Task statement »
Output all of the entries below precisely as written.

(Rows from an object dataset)
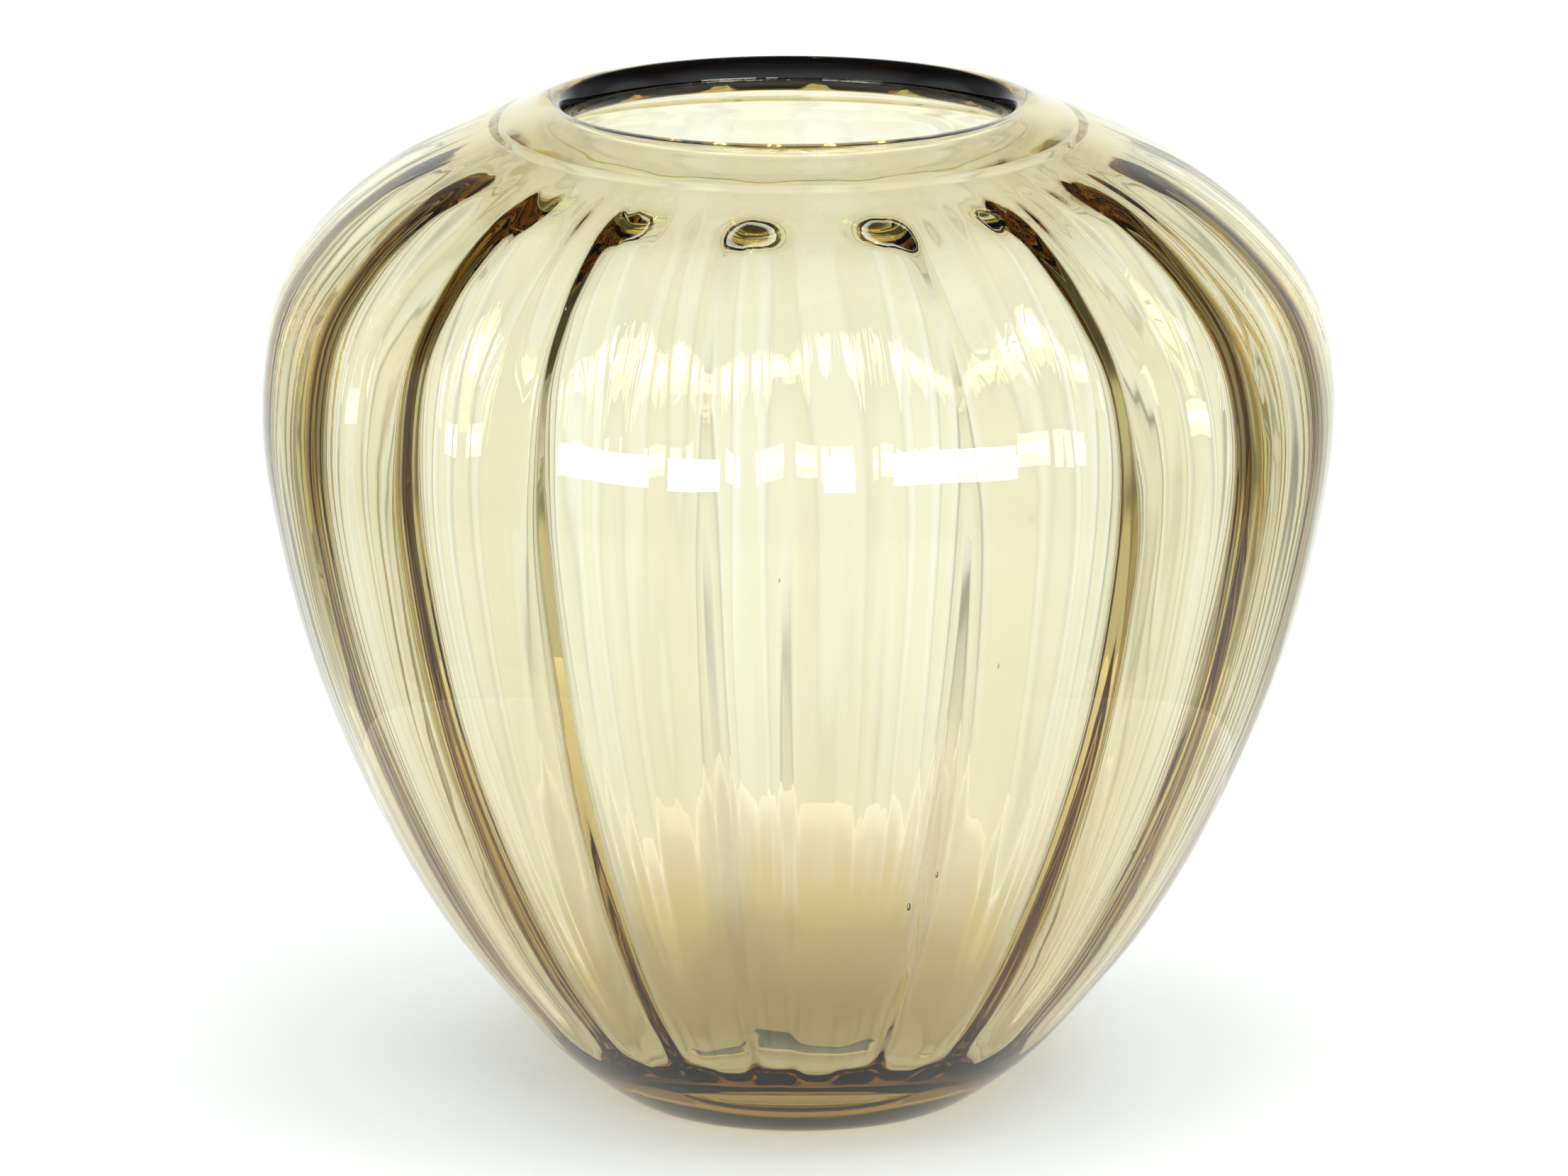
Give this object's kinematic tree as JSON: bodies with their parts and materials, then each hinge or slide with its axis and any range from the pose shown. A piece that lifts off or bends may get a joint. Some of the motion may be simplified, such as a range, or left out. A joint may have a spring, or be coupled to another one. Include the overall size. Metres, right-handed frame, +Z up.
{
  "type": "blown glass vase",
  "caption": "Squat, round-shouldered blown glass vase with vertical ribs inside its wall, a thick solid base, a necked-in plain collar and a rolled lip.",
  "frame": {"origin": "centre of the foot's flat underside, on the surface the vase stands on", "axes": "+Z up along the vase's axis of turning; +X to the right and -Y towards the viewer"},
  "size_m": [0.2096, 0.2096, 0.2],
  "materials": {
    "base_glass": "fire-polished amber glass, solid and deep in colour",
    "casing_glass": "fire-polished pale amber glass",
    "bubble_glass": "fire-polished pale amber glass with optic ribs",
    "collar_glass": "fire-polished amber glass",
    "lip_glass": "fire-polished amber glass, rolled edge"
  },
  "bodies": {
    "root": {"base_gather": "base_glass", "outer_casing": "casing_glass", "ribbed_bubble": "bubble_glass", "collar_ring": "collar_glass", "lip_roll": "lip_glass"}
  },
  "joints": []
}
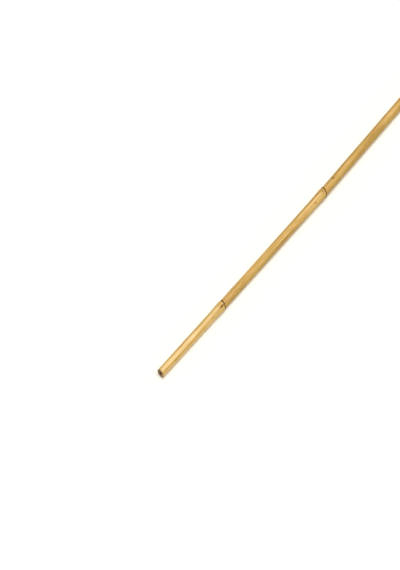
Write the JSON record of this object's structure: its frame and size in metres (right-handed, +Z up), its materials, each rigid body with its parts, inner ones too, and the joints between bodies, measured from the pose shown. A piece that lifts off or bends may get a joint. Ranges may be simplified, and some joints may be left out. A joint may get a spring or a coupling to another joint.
{
  "type": "bamboo cane",
  "caption": "Thin straight length of bamboo culm with ringed nodes, buds and hollow sawn ends, lying on its side; a plant support or craft stick.",
  "frame": {"origin": "on the resting surface, under the middle of the cane's bounding box", "axes": "+X along the cane from its thin tip end to its thick butt end, +Z up from the surface it lies on"},
  "size_m": [0.6014, 0.0134, 0.011],
  "materials": {
    "bamboo": "smooth satin culm skin, straw yellow with fine lengthwise streaks and dark brown node scars"
  },
  "bodies": {
    "root": {"cane": "bamboo"}
  },
  "joints": []
}
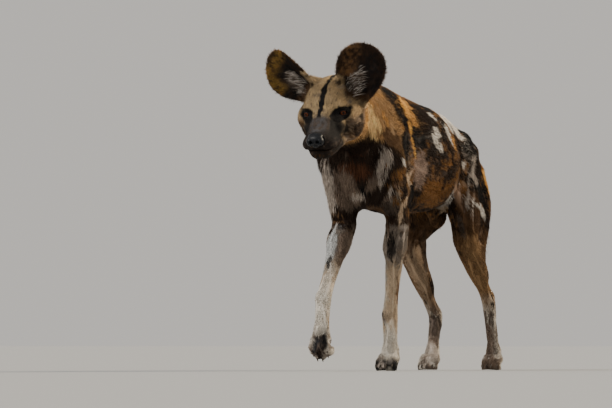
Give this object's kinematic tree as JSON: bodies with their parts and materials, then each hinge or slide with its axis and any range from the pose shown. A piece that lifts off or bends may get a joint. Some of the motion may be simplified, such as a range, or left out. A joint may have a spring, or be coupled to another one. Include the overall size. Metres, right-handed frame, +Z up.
{
  "type": "african wild dog",
  "caption": "Life-size standing model of an African wild dog in a slow walk, one forepaw lifted, with large round ears and a patchy coat.",
  "frame": {"origin": "on the floor, under the middle of the bounding box", "axes": "-Y the way the animal walks, +X its left side, +Z up"},
  "size_m": [0.293, 1.0504, 0.7843],
  "materials": {
    "body_fur": "short coarse coat in black, ochre and white patches",
    "neck_fur": "golden tan coat",
    "face_fur": "very short grey-tan coat with a dark muzzle",
    "ear_fur": "thin dark coat with pale hairs inside",
    "tail_fur": "long brush with a white end",
    "fore_leg_fur": "short pale coat with dark bands",
    "hind_leg_fur": "short brown coat",
    "nose_pad": "moist black skin",
    "eye": "glossy dark reddish brown",
    "claw": "dark horn"
  },
  "bodies": {
    "root": {"head": "face_fur", "neck": "neck_fur", "torso": "body_fur", "tail": "tail_fur", "ear_left": "ear_fur", "ear_right": "ear_fur", "eye_left": "eye", "eye_right": "eye", "nose": "nose_pad", "fore_leg_left": "fore_leg_fur", "fore_leg_right": "fore_leg_fur", "hind_leg_left": "hind_leg_fur", "hind_leg_right": "hind_leg_fur", "fore_paw_left": "fore_leg_fur", "fore_paw_right": "fore_leg_fur", "hind_paw_left": "hind_leg_fur", "hind_paw_right": "hind_leg_fur", "fore_claw_left_1": "claw", "fore_claw_left_2": "claw", "fore_claw_left_3": "claw", "fore_claw_left_4": "claw", "fore_claw_right_1": "claw", "fore_claw_right_2": "claw", "fore_claw_right_3": "claw", "fore_claw_right_4": "claw", "hind_claw_left_1": "claw", "hind_claw_left_2": "claw", "hind_claw_left_3": "claw", "hind_claw_left_4": "claw", "hind_claw_right_1": "claw", "hind_claw_right_2": "claw", "hind_claw_right_3": "claw", "hind_claw_right_4": "claw"}
  },
  "joints": []
}
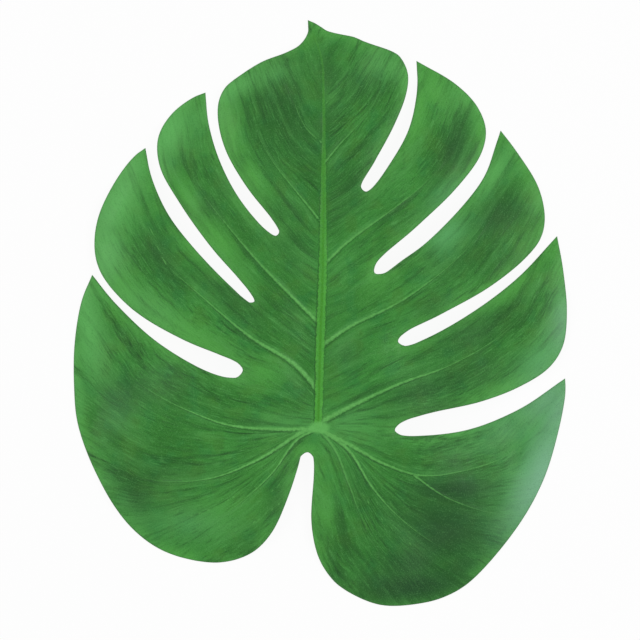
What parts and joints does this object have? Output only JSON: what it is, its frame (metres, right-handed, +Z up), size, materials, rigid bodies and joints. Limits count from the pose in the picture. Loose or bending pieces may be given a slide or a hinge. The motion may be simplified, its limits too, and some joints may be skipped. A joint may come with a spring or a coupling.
{
  "type": "monstera leaf",
  "caption": "Heart-shaped split monstera leaf with finger-like lobes, a pale midrib and curved side veins, picked and laid flat, for plant displays and set dressing.",
  "frame": {"origin": "on the plane that the leaf lies on, under the middle of its bounding box", "axes": "+Z up, out of the upper side; +Y from the stalk's cut towards the tip; +X to the right, seen from above with the tip away"},
  "size_m": [0.2962, 0.3518, 0.0178],
  "materials": {
    "leaf_green": "satin"
  },
  "bodies": {
    "root": {"leaf": "leaf_green"}
  },
  "joints": []
}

Exercise solution »
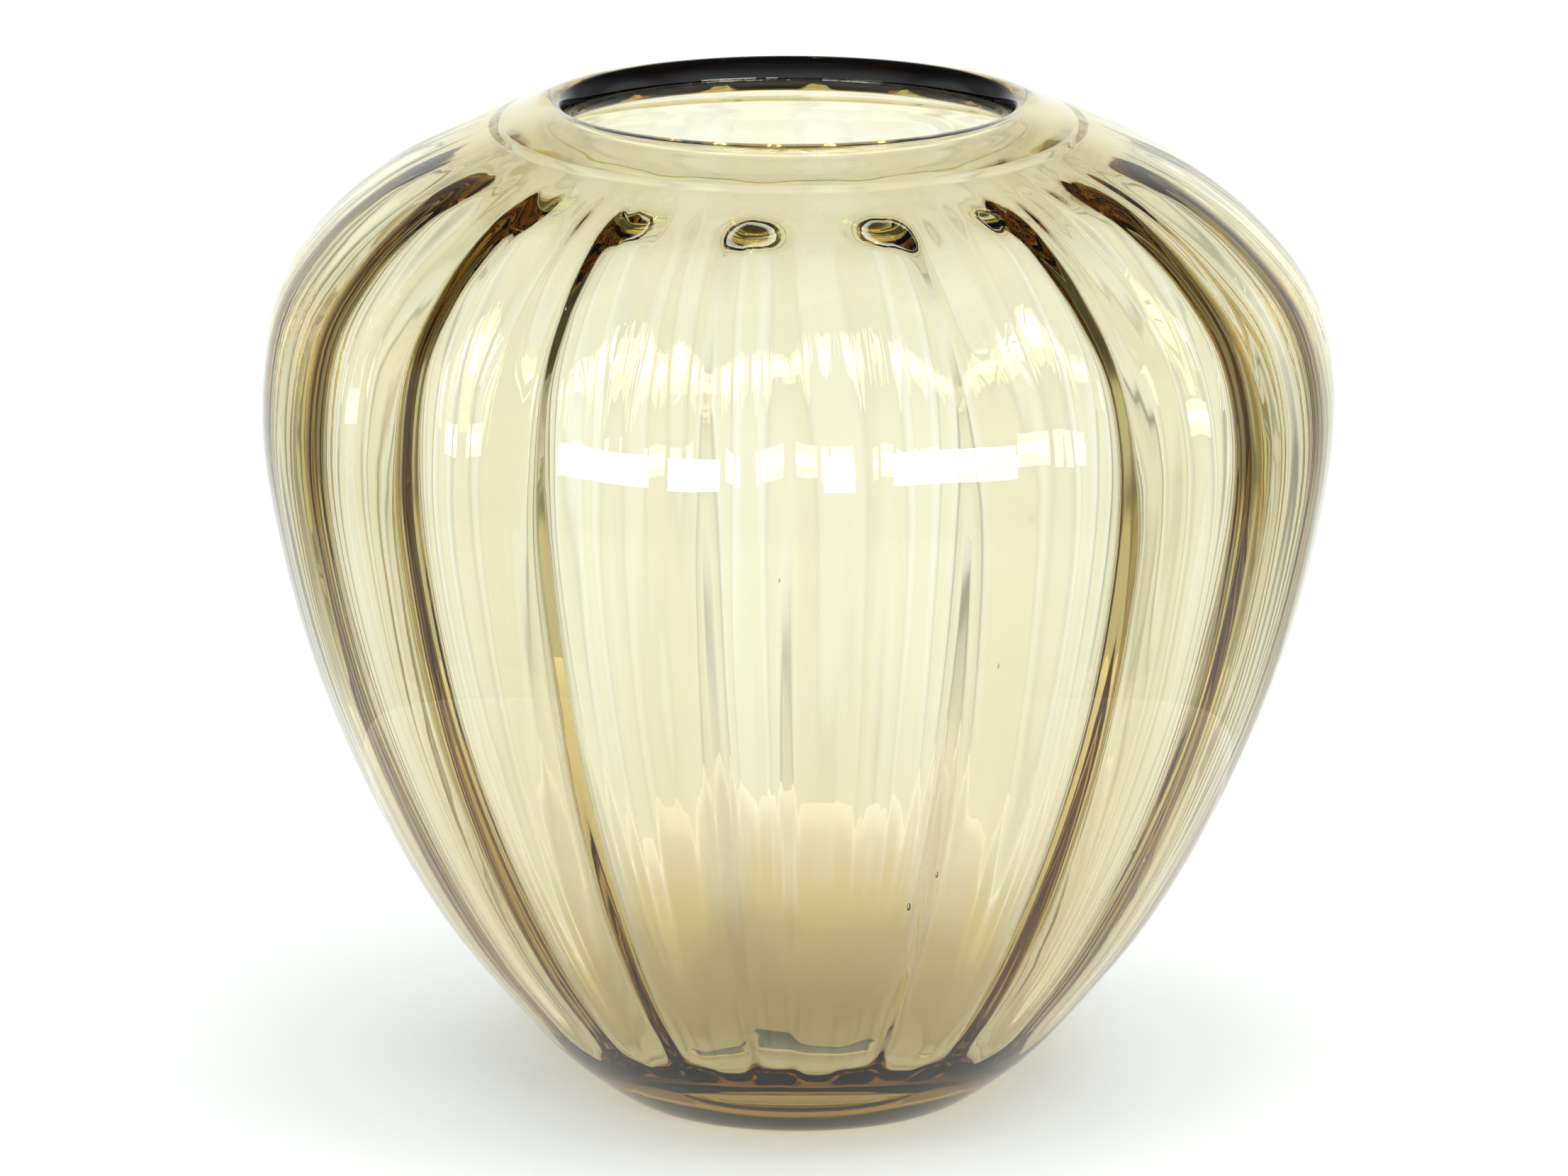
Give this object's kinematic tree as JSON: bodies with their parts and materials, then each hinge or slide with its axis and any range from the pose shown. A piece that lifts off or bends may get a joint. Some of the motion may be simplified, such as a range, or left out. A joint may have a spring, or be coupled to another one. Include the overall size. Metres, right-handed frame, +Z up.
{
  "type": "blown glass vase",
  "caption": "Squat, round-shouldered blown glass vase with vertical ribs inside its wall, a thick solid base, a necked-in plain collar and a rolled lip.",
  "frame": {"origin": "centre of the foot's flat underside, on the surface the vase stands on", "axes": "+Z up along the vase's axis of turning; +X to the right and -Y towards the viewer"},
  "size_m": [0.2096, 0.2096, 0.2],
  "materials": {
    "base_glass": "fire-polished amber glass, solid and deep in colour",
    "casing_glass": "fire-polished pale amber glass",
    "bubble_glass": "fire-polished pale amber glass with optic ribs",
    "collar_glass": "fire-polished amber glass",
    "lip_glass": "fire-polished amber glass, rolled edge"
  },
  "bodies": {
    "root": {"base_gather": "base_glass", "outer_casing": "casing_glass", "ribbed_bubble": "bubble_glass", "collar_ring": "collar_glass", "lip_roll": "lip_glass"}
  },
  "joints": []
}
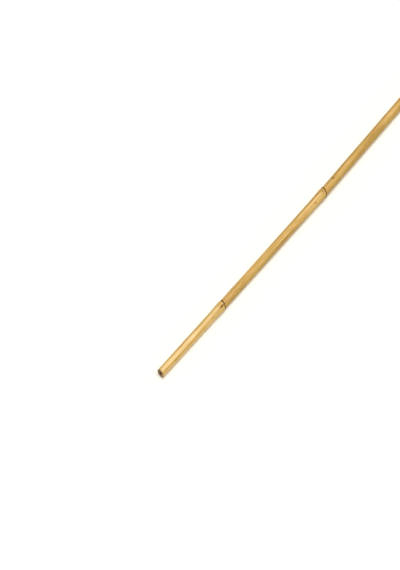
Write the JSON record of this object's structure: its frame and size in metres (right-handed, +Z up), its materials, each rigid body with its parts, inner ones too, and the joints between bodies, measured from the pose shown. A piece that lifts off or bends may get a joint. Ranges may be simplified, and some joints may be left out. A joint may get a spring or a coupling to another joint.
{
  "type": "bamboo cane",
  "caption": "Thin straight length of bamboo culm with ringed nodes, buds and hollow sawn ends, lying on its side; a plant support or craft stick.",
  "frame": {"origin": "on the resting surface, under the middle of the cane's bounding box", "axes": "+X along the cane from its thin tip end to its thick butt end, +Z up from the surface it lies on"},
  "size_m": [0.6014, 0.0134, 0.011],
  "materials": {
    "bamboo": "smooth satin culm skin, straw yellow with fine lengthwise streaks and dark brown node scars"
  },
  "bodies": {
    "root": {"cane": "bamboo"}
  },
  "joints": []
}
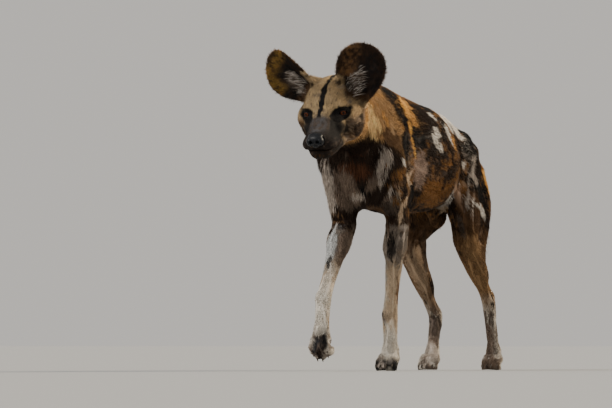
Give this object's kinematic tree as JSON: bodies with their parts and materials, then each hinge or slide with its axis and any range from the pose shown. A piece that lifts off or bends may get a joint. Some of the motion may be simplified, such as a range, or left out. A joint may have a spring, or be coupled to another one. Include the overall size. Metres, right-handed frame, +Z up.
{
  "type": "african wild dog",
  "caption": "Life-size standing model of an African wild dog in a slow walk, one forepaw lifted, with large round ears and a patchy coat.",
  "frame": {"origin": "on the floor, under the middle of the bounding box", "axes": "-Y the way the animal walks, +X its left side, +Z up"},
  "size_m": [0.293, 1.0504, 0.7843],
  "materials": {
    "body_fur": "short coarse coat in black, ochre and white patches",
    "neck_fur": "golden tan coat",
    "face_fur": "very short grey-tan coat with a dark muzzle",
    "ear_fur": "thin dark coat with pale hairs inside",
    "tail_fur": "long brush with a white end",
    "fore_leg_fur": "short pale coat with dark bands",
    "hind_leg_fur": "short brown coat",
    "nose_pad": "moist black skin",
    "eye": "glossy dark reddish brown",
    "claw": "dark horn"
  },
  "bodies": {
    "root": {"head": "face_fur", "neck": "neck_fur", "torso": "body_fur", "tail": "tail_fur", "ear_left": "ear_fur", "ear_right": "ear_fur", "eye_left": "eye", "eye_right": "eye", "nose": "nose_pad", "fore_leg_left": "fore_leg_fur", "fore_leg_right": "fore_leg_fur", "hind_leg_left": "hind_leg_fur", "hind_leg_right": "hind_leg_fur", "fore_paw_left": "fore_leg_fur", "fore_paw_right": "fore_leg_fur", "hind_paw_left": "hind_leg_fur", "hind_paw_right": "hind_leg_fur", "fore_claw_left_1": "claw", "fore_claw_left_2": "claw", "fore_claw_left_3": "claw", "fore_claw_left_4": "claw", "fore_claw_right_1": "claw", "fore_claw_right_2": "claw", "fore_claw_right_3": "claw", "fore_claw_right_4": "claw", "hind_claw_left_1": "claw", "hind_claw_left_2": "claw", "hind_claw_left_3": "claw", "hind_claw_left_4": "claw", "hind_claw_right_1": "claw", "hind_claw_right_2": "claw", "hind_claw_right_3": "claw", "hind_claw_right_4": "claw"}
  },
  "joints": []
}
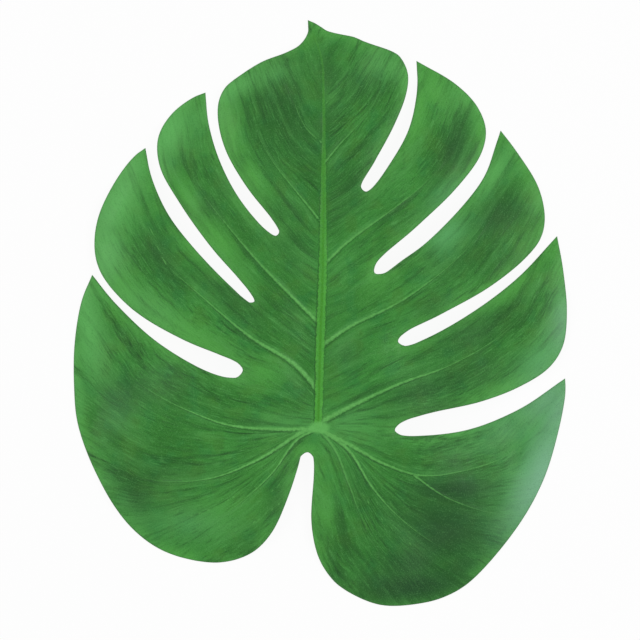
What parts and joints does this object have? Output only JSON: what it is, its frame (metres, right-handed, +Z up), size, materials, rigid bodies and joints. Limits count from the pose in the picture. Loose or bending pieces may be given a slide or a hinge. The motion may be simplified, its limits too, and some joints may be skipped. A joint may come with a spring or a coupling.
{
  "type": "monstera leaf",
  "caption": "Heart-shaped split monstera leaf with finger-like lobes, a pale midrib and curved side veins, picked and laid flat, for plant displays and set dressing.",
  "frame": {"origin": "on the plane that the leaf lies on, under the middle of its bounding box", "axes": "+Z up, out of the upper side; +Y from the stalk's cut towards the tip; +X to the right, seen from above with the tip away"},
  "size_m": [0.2962, 0.3518, 0.0178],
  "materials": {
    "leaf_green": "satin"
  },
  "bodies": {
    "root": {"leaf": "leaf_green"}
  },
  "joints": []
}